Título: O PIB do 4º trimestre e o impacto da crise mundial
Autor: Carvalho, Daniele
Fonte: O Estado de São Paulo, 11/03/2009, Economia, p. B6

O A queda do PIB de 3,6% no último trimestre do ano passado representou reversão abrupta da trajetória de crescimento da economia brasileira. Por quase três anos, desde o fim de 2005, a economia cresceu a uma média anualizada de 5,6% ao ano, ritmo que acelerou a partir do fim de 2007, para quase 7% ao ano.

Apesar da consolidação dos avanços na política macroeconômica desse período, a magnitude do impacto da crise internacional sobre o desempenho econômico não deixa dúvidas de que boa parte daquele crescimento acelerado se deveu ao ambiente externo favorável. Ampliação dos mercados, melhora dos termos de troca e abundância de liquidez internacional permitiram que a demanda interna crescesse em ritmo bem acima da produção, atingindo taxas acima de 9% ao ano.

A velocidade da reversão do cenário externo levou a um profundo ajuste de estoques no fim de 2008. Em termos nominais, a variação dos estoques equivaleu a -2,7% do PIB trimestral (-1,5% do PIB no último trimestre de 2007), o maior desde o último trimestre de 2002. A queda do investimento foi de quase 10% dessazonalizados, enquanto o consumo de famílias, na margem, caiu 2%. Crédito restrito, aumento da incerteza e colapso das exportações explicam o comportamento.

O ajuste às condições externas mais adversas deve prosseguir. A produção industrial em janeiro, apesar da recuperação em relação a dezembro, ainda se encontrava 9% abaixo da média do último trimestre de 2008. Mesmo que a indústria tenha voltado a crescer 2% ao mês em fevereiro e março - mesmo ritmo de janeiro, e também da forte recuperação no segundo semestre de 2003 -, ainda assim a produção industrial do primeiro trimestre de 2009 cairia 7,4% ante o fim de 2008. Embora tenha havido destaque ao ajuste de estoques na indústria automobilística em dezembro, , os dados de produção industrial de janeiro mostraram que esse processo de ajuste encontra-se disseminado na cadeia produtiva, com destaque para os bens intermediários.

A política fiscal contribuiu no ano passado para que a demanda doméstica crescesse a taxas aceleradas. No ano, o consumo do governo cresceu 5,6%, mais que o das famílias. No último trimestre, foi o único componente da demanda a crescer na margem, ainda que modesto.
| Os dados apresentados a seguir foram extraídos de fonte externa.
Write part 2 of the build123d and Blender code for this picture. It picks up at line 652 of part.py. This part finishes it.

Não seria razoável esperar o mesmo em 2009. A perspectiva de alta do desemprego e o relaxamento apenas gradual das restrições de crédito tampouco deixam margem a muito otimismo no que se refere ao consumo privado, de onde se deduz que a trajetória para 2009 é de crescimento bastante modesto.
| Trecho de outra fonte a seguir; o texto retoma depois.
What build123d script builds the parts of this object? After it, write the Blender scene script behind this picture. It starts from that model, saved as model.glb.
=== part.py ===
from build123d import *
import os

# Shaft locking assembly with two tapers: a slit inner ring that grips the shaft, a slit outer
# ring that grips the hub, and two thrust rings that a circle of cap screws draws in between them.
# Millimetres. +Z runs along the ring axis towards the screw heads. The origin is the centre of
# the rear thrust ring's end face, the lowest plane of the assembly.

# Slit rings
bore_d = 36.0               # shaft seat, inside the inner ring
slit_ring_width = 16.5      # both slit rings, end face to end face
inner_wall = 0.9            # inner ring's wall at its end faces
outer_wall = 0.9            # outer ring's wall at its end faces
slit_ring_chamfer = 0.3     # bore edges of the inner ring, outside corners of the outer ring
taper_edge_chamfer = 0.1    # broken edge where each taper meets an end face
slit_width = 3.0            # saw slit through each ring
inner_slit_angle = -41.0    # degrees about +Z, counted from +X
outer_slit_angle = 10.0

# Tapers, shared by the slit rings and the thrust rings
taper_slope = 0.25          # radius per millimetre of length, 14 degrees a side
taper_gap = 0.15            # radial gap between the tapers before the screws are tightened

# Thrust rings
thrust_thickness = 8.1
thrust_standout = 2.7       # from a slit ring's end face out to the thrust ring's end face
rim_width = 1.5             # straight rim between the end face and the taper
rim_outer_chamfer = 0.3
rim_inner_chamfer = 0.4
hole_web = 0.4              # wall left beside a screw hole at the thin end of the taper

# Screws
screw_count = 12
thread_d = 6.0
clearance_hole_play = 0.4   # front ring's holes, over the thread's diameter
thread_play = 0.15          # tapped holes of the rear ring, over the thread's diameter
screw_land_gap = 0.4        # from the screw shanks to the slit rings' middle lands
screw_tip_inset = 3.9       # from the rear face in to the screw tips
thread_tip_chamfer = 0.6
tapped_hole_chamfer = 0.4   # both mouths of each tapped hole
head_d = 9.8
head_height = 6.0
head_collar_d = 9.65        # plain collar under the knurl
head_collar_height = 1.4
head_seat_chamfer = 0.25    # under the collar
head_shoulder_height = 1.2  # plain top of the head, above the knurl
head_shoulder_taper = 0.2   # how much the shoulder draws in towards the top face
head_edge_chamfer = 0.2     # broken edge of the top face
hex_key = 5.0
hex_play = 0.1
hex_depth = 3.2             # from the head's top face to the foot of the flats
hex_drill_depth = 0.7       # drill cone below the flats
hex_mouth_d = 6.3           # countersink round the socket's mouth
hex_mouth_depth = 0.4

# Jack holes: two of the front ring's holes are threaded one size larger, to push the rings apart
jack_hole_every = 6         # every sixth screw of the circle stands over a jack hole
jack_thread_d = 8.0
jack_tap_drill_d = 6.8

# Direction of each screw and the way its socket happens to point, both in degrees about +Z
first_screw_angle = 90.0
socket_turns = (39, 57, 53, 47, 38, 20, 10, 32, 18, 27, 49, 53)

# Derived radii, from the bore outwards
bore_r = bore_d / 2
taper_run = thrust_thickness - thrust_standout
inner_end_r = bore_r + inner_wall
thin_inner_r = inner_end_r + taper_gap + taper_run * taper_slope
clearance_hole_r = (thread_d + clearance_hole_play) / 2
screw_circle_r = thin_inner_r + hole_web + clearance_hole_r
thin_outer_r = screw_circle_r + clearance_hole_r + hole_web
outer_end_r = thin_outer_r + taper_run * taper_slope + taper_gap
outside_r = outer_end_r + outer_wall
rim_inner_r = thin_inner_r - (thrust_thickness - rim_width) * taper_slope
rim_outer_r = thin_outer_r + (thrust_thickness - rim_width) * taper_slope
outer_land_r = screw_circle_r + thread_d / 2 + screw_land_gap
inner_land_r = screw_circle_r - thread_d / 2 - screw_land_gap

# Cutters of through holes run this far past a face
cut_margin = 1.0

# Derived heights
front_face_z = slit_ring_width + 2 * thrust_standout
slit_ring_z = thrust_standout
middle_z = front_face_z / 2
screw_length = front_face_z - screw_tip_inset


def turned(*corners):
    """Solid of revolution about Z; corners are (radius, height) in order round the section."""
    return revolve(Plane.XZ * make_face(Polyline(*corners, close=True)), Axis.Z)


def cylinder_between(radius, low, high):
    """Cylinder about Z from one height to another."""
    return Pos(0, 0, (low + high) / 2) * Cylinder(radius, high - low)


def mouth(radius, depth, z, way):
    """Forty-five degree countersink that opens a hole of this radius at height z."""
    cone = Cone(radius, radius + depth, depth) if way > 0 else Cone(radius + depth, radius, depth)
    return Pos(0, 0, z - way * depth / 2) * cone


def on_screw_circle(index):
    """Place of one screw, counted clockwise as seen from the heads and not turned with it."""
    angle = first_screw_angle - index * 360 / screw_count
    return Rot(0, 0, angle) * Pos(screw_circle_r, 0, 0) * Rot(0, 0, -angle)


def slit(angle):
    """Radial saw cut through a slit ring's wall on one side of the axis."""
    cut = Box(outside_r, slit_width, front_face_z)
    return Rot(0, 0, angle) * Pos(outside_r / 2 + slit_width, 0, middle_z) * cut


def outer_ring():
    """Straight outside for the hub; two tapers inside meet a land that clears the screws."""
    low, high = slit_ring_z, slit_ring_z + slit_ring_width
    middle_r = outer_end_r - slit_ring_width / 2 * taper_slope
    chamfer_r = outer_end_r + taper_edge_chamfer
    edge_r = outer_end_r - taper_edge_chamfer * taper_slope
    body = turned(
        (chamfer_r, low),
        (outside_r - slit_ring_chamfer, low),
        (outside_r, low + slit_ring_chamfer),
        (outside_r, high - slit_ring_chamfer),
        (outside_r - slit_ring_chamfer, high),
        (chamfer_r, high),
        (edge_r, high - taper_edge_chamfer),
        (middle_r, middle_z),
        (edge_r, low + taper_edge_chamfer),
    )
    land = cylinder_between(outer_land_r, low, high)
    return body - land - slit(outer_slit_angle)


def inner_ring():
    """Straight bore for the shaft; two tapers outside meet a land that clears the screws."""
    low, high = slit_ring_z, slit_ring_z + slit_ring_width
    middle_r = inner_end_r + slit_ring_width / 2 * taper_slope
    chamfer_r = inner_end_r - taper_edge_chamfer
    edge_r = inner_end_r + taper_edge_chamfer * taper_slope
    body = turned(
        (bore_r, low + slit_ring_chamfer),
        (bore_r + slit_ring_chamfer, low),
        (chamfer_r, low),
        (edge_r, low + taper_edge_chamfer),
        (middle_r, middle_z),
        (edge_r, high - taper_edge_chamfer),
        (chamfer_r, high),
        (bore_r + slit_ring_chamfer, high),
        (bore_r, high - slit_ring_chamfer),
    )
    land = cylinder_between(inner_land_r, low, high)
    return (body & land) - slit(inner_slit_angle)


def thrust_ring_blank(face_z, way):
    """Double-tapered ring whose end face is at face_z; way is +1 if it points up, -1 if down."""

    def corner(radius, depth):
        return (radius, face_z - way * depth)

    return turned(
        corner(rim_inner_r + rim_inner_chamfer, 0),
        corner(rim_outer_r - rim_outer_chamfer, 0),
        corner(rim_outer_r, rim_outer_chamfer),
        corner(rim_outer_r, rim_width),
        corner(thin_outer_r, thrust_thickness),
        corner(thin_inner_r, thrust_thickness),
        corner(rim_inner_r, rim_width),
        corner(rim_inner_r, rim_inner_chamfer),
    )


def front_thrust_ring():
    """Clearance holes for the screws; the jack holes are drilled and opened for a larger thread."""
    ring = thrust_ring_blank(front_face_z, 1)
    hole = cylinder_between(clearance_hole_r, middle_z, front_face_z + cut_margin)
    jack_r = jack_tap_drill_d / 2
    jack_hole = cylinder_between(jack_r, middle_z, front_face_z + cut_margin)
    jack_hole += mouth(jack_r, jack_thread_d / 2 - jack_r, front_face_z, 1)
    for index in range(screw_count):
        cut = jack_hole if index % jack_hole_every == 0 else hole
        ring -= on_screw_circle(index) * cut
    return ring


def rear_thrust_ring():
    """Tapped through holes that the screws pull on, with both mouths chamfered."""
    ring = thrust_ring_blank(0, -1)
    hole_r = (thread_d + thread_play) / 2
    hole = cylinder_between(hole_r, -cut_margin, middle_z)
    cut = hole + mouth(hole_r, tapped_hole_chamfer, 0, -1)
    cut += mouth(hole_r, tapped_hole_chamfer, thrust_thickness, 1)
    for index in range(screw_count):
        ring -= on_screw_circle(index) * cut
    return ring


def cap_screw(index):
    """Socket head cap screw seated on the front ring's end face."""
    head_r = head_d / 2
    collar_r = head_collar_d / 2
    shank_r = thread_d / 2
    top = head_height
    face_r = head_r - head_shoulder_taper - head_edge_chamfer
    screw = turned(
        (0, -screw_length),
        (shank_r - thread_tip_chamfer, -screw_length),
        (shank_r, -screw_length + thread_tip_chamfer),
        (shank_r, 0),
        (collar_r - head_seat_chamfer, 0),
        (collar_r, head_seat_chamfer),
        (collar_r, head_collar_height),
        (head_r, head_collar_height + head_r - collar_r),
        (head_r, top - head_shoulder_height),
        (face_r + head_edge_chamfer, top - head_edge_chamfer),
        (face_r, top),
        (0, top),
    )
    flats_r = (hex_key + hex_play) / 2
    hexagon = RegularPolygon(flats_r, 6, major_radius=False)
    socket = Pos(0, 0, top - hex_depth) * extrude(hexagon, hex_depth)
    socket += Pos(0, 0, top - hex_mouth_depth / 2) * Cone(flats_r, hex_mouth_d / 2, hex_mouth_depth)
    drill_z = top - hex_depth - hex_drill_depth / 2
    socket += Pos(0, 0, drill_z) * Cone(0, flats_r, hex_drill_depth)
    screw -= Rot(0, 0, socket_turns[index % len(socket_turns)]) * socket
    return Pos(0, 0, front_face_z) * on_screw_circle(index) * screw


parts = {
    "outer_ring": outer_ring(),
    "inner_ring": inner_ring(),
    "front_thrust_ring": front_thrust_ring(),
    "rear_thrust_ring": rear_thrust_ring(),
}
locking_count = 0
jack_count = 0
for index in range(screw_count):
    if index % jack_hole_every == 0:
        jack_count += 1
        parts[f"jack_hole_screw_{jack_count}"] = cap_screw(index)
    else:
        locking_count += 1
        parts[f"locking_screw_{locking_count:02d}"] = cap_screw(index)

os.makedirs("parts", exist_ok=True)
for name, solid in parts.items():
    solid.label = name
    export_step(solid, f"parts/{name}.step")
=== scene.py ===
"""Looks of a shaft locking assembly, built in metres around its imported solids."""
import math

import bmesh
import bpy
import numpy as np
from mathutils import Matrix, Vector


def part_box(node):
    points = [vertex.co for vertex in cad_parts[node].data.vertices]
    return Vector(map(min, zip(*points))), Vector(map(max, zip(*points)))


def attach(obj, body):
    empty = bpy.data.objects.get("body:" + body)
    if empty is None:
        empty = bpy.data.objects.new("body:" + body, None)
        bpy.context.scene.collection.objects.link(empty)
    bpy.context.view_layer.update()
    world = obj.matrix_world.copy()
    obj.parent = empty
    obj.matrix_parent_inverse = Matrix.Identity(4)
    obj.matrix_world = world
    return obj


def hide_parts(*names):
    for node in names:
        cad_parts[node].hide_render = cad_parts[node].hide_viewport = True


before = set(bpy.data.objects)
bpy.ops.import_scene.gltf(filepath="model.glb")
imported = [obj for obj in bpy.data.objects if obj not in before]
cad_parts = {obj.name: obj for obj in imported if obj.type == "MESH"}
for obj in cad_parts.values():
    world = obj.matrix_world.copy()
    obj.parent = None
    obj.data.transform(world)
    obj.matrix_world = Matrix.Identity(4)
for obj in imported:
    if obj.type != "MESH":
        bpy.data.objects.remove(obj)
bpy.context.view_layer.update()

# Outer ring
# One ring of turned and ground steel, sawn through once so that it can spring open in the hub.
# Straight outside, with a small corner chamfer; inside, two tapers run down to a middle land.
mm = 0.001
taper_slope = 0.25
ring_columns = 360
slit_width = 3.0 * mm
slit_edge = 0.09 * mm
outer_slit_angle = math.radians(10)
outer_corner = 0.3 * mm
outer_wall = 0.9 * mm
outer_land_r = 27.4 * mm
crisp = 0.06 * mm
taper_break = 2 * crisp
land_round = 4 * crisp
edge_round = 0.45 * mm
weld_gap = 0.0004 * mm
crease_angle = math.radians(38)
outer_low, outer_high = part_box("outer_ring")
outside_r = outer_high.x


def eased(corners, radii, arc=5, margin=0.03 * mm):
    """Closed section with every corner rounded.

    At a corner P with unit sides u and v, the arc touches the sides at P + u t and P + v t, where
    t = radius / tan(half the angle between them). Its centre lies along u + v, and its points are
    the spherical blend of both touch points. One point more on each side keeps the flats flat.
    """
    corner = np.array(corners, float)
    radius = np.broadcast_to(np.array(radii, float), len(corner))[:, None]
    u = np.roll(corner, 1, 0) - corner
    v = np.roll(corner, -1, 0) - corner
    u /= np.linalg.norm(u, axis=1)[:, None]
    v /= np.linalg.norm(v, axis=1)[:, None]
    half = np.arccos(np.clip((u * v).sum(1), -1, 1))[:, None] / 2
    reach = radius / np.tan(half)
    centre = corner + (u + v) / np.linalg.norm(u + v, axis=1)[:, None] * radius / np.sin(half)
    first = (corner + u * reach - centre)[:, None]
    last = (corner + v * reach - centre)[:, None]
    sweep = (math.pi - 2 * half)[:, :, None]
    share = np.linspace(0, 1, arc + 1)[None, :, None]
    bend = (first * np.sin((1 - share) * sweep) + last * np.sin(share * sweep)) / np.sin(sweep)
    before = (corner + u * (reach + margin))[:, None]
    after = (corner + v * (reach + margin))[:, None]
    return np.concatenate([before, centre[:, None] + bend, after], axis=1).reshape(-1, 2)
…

Apesar da forte queda no último trimestre, a formação bruta de capital fixo alcançou 19% do PIB, o mais elevado desde 1996. Ainda que insuficiente para sustentar a demanda doméstica no ritmo prevalecente até o terceiro trimestre de 2008, a expansão do investimento a 13% por ano desde 2006 permitiu acelerar a taxa de crescimento e aumentar o nível de produto potencial.

O espaço criado por um hiato negativo do produto com a forte retração da demanda pode ser ocupado pela política monetária para reduzir juros e voltar a estimular consumo e investimentos, caso não seja atropelada por uma expansão excessiva dos gastos públicos.